- Thomson Reuters
There is a lot to be figured out following the Brexit vote Thursday, and no one is certain how the negotiations with the EU will work in the following months and years.
But, it looks like airlines serving the United Kingdom will not come out on top.
The number of passengers traveling to the UK is expected to fall by 3 to 5% in the next four years, according a report from the International Air Transport Association.
Freight and regulation bodies will also be affected by Britain’s exit. Freight shipments leaving the UK are expected to fall, and the regulatory environment will necessarily change, but it’s uncertain if this will be positive or negative for Britain, according to IATA.
Europe is, unsurprisingly, the largest destination for UK travelers, representing 49% of British travelers.

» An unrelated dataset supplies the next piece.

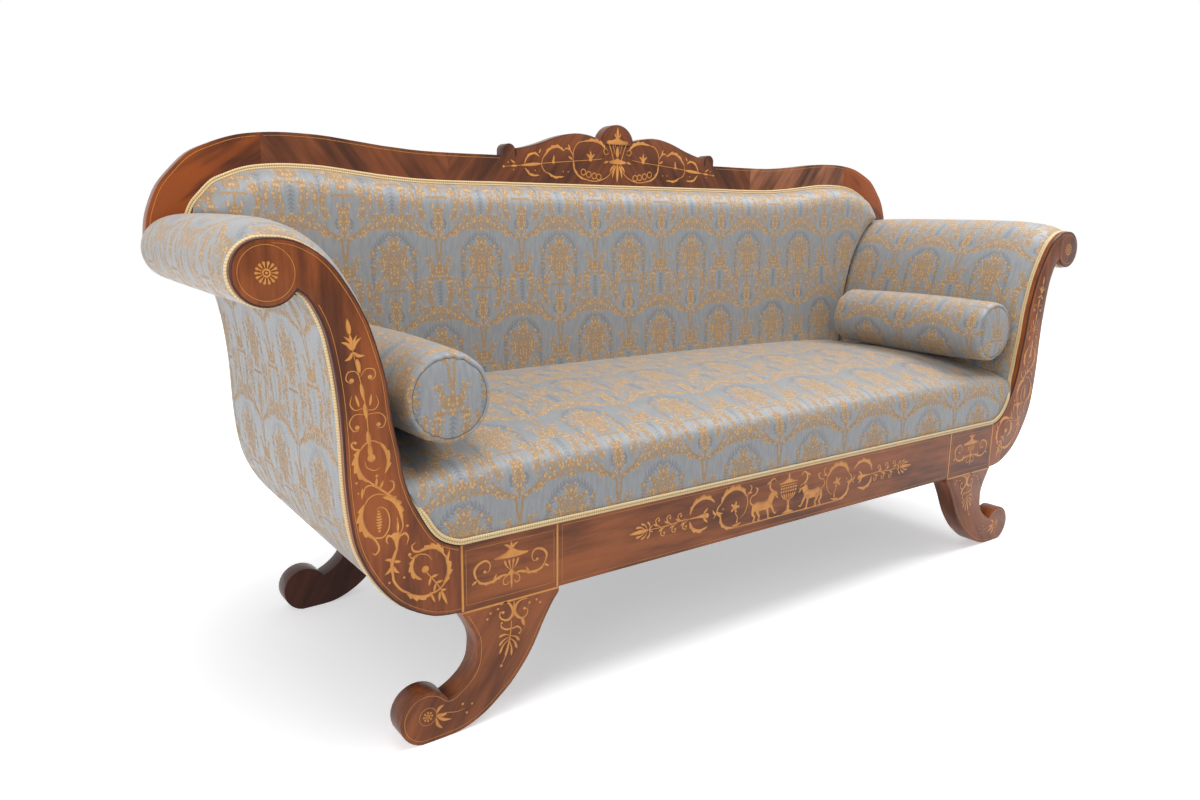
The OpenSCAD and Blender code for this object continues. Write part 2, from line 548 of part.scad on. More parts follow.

Because of the vote, many airline stocks fell on Friday. American Airlines fell 10.8%, United tumbled 9.1%, and Delta slid 8.1%. The S&P 500, in comparison, lost 3.6%.
Investors should focus on airlines in the US market if they want to put money in the sector, Michael Linenberg, an analyst at Deutsche Bank, said in a note to clients.
‘We continue to favor domestic names such as Southwest, Spirit Airlines, and Jet Blue, which should gain from a favorable leisure/discretionary travel outlook,” Linenberg said.
Stocks everywhere, including airlines, continued to fall on Monday following the Brexit vote.